Although our samples sizes were small, we wanted to evaluate the existence of sex-influenced autosomal DNAme in the individual placental cell types. By comparing DNAme in each cell type by sex using linear models, we identified multiple significant sex-influenced DMCs in endothelial cells (nCpGs = 35 DMCs at FDR < 0.05 and Δβ > |0.1|) and whole chorionic villi (nCpGs = 7 DMCs at FDR < 0.05 and Δβ > |0.1|) (Figure 5B, Supplementary figure 5), but none in the other cell types. Of the 35 endothelial sex-associated DMCs, the majority (89 %) had higher DNAme in XY as compared to XX cells, and were located in promoter or enhancer regions. Among the endothelial-associated sex-DMCs were CpGs in genes including LDB3, INHBB, NSD1, RAB7A, and ZNF300; of these genes LDB3 and ZNF300 had 2 or more DMCs each (nCpGs = 2/4, respectively).
As we were likely underpowered to detect sex differences in all cell types, to evaluate whether the sex differences in DNAme identified in endothelial cells were truly cell-specific, we performed PCA on the endothelial sex-associated DMCs in all placental cell types.

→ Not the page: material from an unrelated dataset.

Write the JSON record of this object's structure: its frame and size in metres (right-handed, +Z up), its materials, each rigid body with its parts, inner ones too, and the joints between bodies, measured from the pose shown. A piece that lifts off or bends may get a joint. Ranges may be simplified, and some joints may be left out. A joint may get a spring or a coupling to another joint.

The scatterplot of PC1 versus PC2 (Figure 5C) showed separation by cell type on PC1, with separation by sex observed in all cell types along PC2. Not surprisingly, the sex difference in endothelial cells was greatest, however, these results suggest that some of the identified DMCs show sex differences across multiple cell types, and that we are likely underpowered and missing significance in detecting sex-associated DMCs in other sorted placental cell types.
Finally, considering sex differences in DNAme at specific genes, the ZNF300 gene was previously reported to be DM by sex in Inkster et al., (2021), and was shown to be associated with placental morphology and development [48]. In endothelial cells, we identified 4 sex-DMCs at ZNF300 (DNAme XY > XX in all cell types except Hofbauer cells), in the same promoter region reported to be sex-DMCs in Inkster et al., (2019). Among the other sex-DMCs we identified in endothelial cells, several were associated with NSD1 and LDB3: 2 DMCs were observed in NSD1 (Nuclear Receptor Binding SET Domain Protein 1) and LDB3 (LIM domain binding 3), which plays a role as histone lysine methyltransferase and generate proteins maintaining the stability of the muscle structure, with higher DNAme in XX than XY cells (both endothelial and cytotrophoblast). Figures exemplifying the sex-differential DNAme patterns at these genes are shown in Supplementary Figure 6.